- Mile 12 tragedy in Lagos highlights need to phase out ‘okada’ and foster ethnic peace and harmony
March 1, 2016 was a day many residents of the Agiliti area of Mile 12 in Lagos would continue to remember for a long time. It was a day that another senseless clash erupted there, after a commercial motorcyclist knocked down a woman. His refusal to take the woman to hospital led to the bloody clash in which lives were lost even as properties were destroyed. Policemen and soldiers eventually restored law and order while the state government promptly shut down the Mile 12 Market.
‘Okada’ riders knock down pedestrians daily, not only in Lagos, but in many other places where they are still tolerated. But the Agiliti incident was not seen as one of those impunities of the ubiquitous ‘okada’ riders obviously because of the ethnic dimension that it took. The ‘okada’ rider is Hausa while his victim is Yoruba. Still, so what? After all, Hausas and Yorubas are living harmoniously in other parts of the state.
The answer to the question of what was special in the Agiliti incident to warrant the clashes that followed could therefore be found in the fact that both ethnic groups had barely been tolerating one another. The clashes therefore would look more as opportunistic riots; a symptom of existing tensions among the two ethnic nationalities.
This puts the ball (of settlement) right in the court of the ethnic leaders in the area. The crisis is an indictment on their ability to foster cordial relations among the people. In any human relationships, there would always be disagreements. But these do not necessarily have to snowball into violent clashes. This is why we call on the various ethnic heads to initiate programmes that would foster unity among the tribes. They could arrange periodic meetings where they thrash out issues of mutual concern; organise get-together parties, cultural shows, etc. to let off some steam. If they had been doing things like these, the pent-up anger that led to the three-day clashes in Agiliti would have been avoided. This goes for all other places where we have such ethnic diversities in the state. The government must also take proactive measures to ensure that we do not have serious security issues in these areas.
But we cannot put the sad event behind us without returning to the remote cause. The incident has thrown up the continued desirability or otherwise of commercial motorcycle riders on Lagos roads. About four years ago, the immediate past administration in the state barred ‘okada’ from plying some roads. Crime rate in the state dropped significantly and the National Orthopaedic Hospital, Igbobi, Lagos, which used to have an ‘okada’ ward also confirmed that there was a decrease in the number of casualties of ‘okada’ accidents.

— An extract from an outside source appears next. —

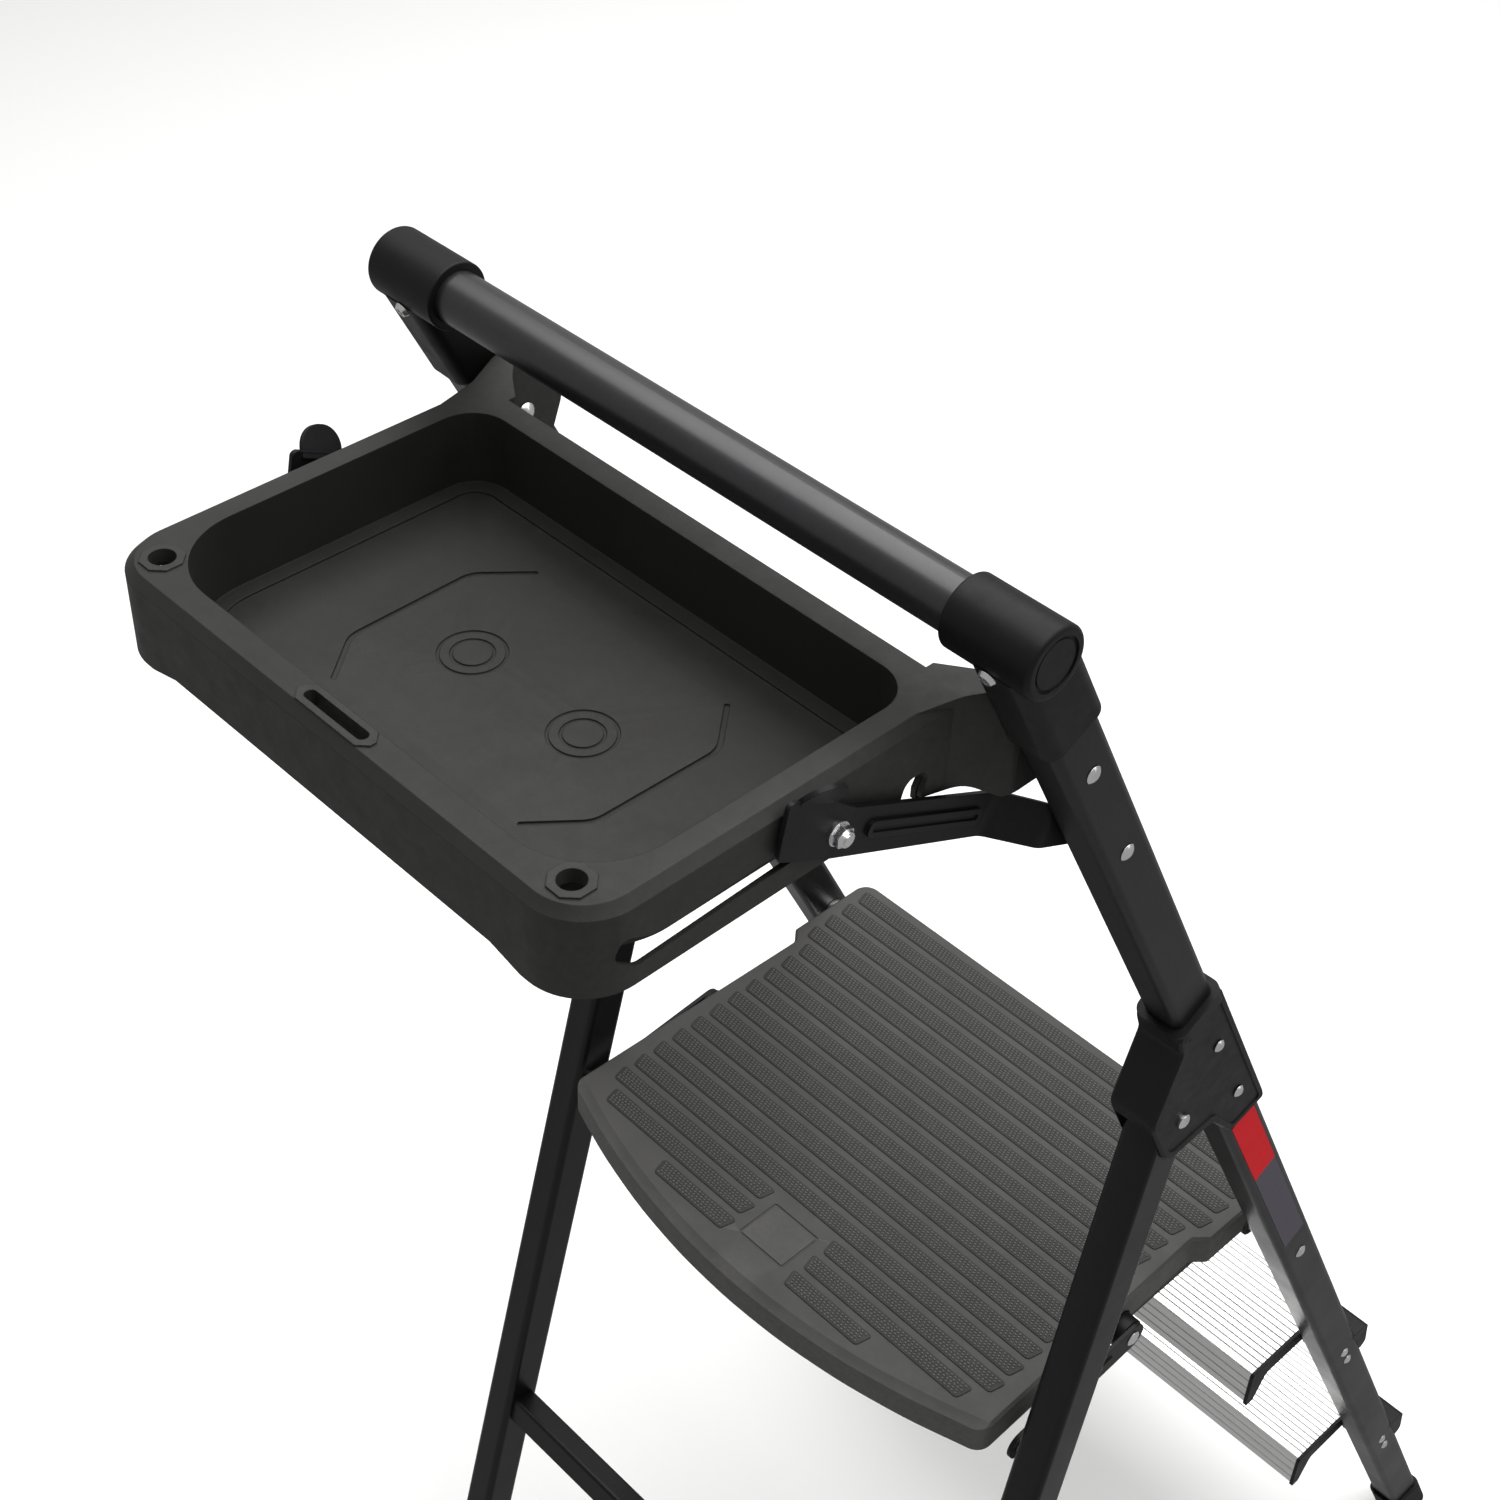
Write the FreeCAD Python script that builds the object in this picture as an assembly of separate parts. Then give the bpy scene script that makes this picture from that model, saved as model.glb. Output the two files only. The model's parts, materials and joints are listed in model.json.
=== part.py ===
"""Folding three-step ladder with a handrail and a fold-down tool tray.

Frame: +Z is up, the climber stands on the -Y side, the tray reaches out to +Y,
and X runs along the handrail.  The origin is on the floor under the middle of
the whole object.  All sizes are millimetres.
"""
import FreeCAD
import Part

import math
import os

from FreeCAD import Vector

os.makedirs("parts", exist_ok=True)

# ---------------------------------------------------------------- driving sizes
PLATFORM_Z = 700.0        # top of the platform above the floor
STEP_RISE = PLATFORM_Z / 3.0
GRIP_Z = 1383.0           # axis of the handrail
GRIP_Y = 258.9            # places the middle of the whole object over the origin

RAIL_LEAN = 27.5          # main rails, degrees from upright
RAIL_SPLAY = 1.72         # main rails, degrees outwards per side
LEG_LEAN = 12.4           # rear legs, degrees from upright
LEG_SPLAY = 1.15
TUBE_W = 26.0             # frame tube, across the ladder
TUBE_D = 32.0             # frame tube, in the plane of the side
TUBE_R = 5.0
TUBE_WALL = 1.6
RAIL_X = 207.5            # centre of a main rail at handrail height

GRIP_R = 14.6             # handrail tube
CAP_R = 19.0              # moulded socket on each end of the handrail
CAP_END_X = 229.0
CAP_LENGTH = 52.0
CAP_SCREW_X = 204.0
CAP_SCREW_DROP = 5.0
SLEEVE_END = 68.0         # down the rail from the handrail axis
SLEEVE_WALL = 3.5

KNEE_U = 460.0            # rear-leg pivot: down the rail, and in front of it
KNEE_V = 39.0
KNUCKLE_WALL = 3.2

PIVOT_U = 797.0           # platform pivot on the rail
LINK_Q = 143.0            # platform pivot to link pin
LINK_R = 298.0            # rear-leg pivot to link stud

TRAY_U = 106.0            # tray hinge on the rail
ARM_U = 185.0             # support-arm pivot on the rail
ARM_LENGTH = 181.0
ARM_RISE = 26.5           # arm above the horizontal when the tray is open

GAP = 0.4                 # between parts that move past each other
PIN_R = 4.0               # pivot pins
HEAD_R = 5.0              # domed heads of the pivot pins
HEAD_LIFT = 0.2           # keeps a head clear of the leaning face under it
RIVET_R = 4.4             # snap-head rivets
RIVET_H = 2.2

SIN_R = math.sin(math.radians(RAIL_LEAN))
COS_R = math.cos(math.radians(RAIL_LEAN))
SIDES = (("left", 1), ("right", -1))
X_AXIS = Vector(1, 0, 0)
Y_AXIS = Vector(0, 1, 0)
Z_AXIS = Vector(0, 0, 1)


# ---------------------------------------------------------------- helpers
def on_side(u, v=0.0):
    """(y, z) of a point u down the main rail and v in front of its axis."""
    return (GRIP_Y - u * SIN_R + v * COS_R, GRIP_Z - u * COS_R - v * SIN_R)


KNEE = on_side(KNEE_U, KNEE_V)
PIVOT = on_side(PIVOT_U)
TRAY_HINGE = on_side(TRAY_U)
ARM_PIVOT = on_side(ARM_U)


def on_leg(s, n=0.0):
    """(y, z) of a point s down the rear leg from its pivot and n in front of it."""
    lean = math.radians(LEG_LEAN)
    return (KNEE[0] + s * math.sin(lean) + n * math.cos(lean),
            KNEE[1] - s * math.cos(lean) + n * math.sin(lean))


def in_yz(x):
    """Plane facing along X at the given x, for outlines in (y, z)."""
    return lambda a, b: Vector(x, a, b)


def in_xy(z):
    return lambda a, b: Vector(a, b, z)


def rounded_face(points, place):
    """Face inside a polygon whose corners (a, b, radius) are rounded by arcs."""
    corners = []
    count = len(points)
    for i, (a, b, r) in enumerate(points):
        here = Vector(a, b, 0)
        back = Vector(*points[i - 1][:2], 0) - here
        ahead = Vector(*points[(i + 1) % count][:2], 0) - here
        back.normalize()
        ahead.normalize()
        if r <= 0:
            corners.append((here, None, here))
            continue
        half = back.getAngle(ahead) / 2
        reach = r / math.tan(half)
        middle = back + ahead
        middle.normalize()
        crest = here + middle * (r / math.sin(half) - r)
        corners.append((here + back * reach, crest, here + ahead * reach))
    edges = []
    for i, (start, crest, end) in enumerate(corners):
        if crest is not None:
            arc = Part.Arc(*(place(p.x, p.y) for p in (start, crest, end)))
            edges.append(arc.toShape())
        following = corners[(i + 1) % count][0]
        if end.distanceToPoint(following) > 1e-6:
            line = Part.LineSegment(place(end.x, end.y), place(following.x, following.y))
            edges.append(line.toShape())
    return Part.Face(Part.Wire(edges))


def slab(points, x0, x1):
    """Rounded (y, z, r) outline given thickness from x0 to x1."""
    return rounded_face(points, in_yz(x0)).extrude(Vector(x1 - x0, 0, 0))


def plate(points, z0, z1):
    """Rounded (x, y, r) outline given thickness from z0 to z1."""
    return rounded_face(points, in_xy(z0)).extrude(Vector(0, 0, z1 - z0))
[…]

Because of their penchant for impunity, the ‘okada’ riders have returned to some of the roads where they are barred. It has become increasingly clear that most of them have no regard for the law; they ride against traffic as in the present case, disobey traffic lights, carry more than one passenger and hardly wear safety helmets, etc. If they have issues with other motorists on the road, they display an uncommon camaraderie, rally round their own, notwithstanding whether he is the one at fault. Crimes associated with ‘okada’ riders have continued on the upswing, not to talk of the security implications, especially given that many of those plying the trade are not Nigerians. Above all, it is not a fit and proper transportation mode befitting the status of a mega city like Lagos.
Perhaps it is high time the state government began to think of a complete ban on ‘okada’. A time there was when many Lagosians heard of ‘okada’ in other places but never imagined it would ever be an issue in Lagos. But now that it has, banning it would only lead to people trekking some reasonable distance, which is also good for their health.
It also would not be a bad idea if the Mile 12 Market is relocated. It has out- lived its usefulness in its present location even as it constitutes a major impediment to free flow of traffic.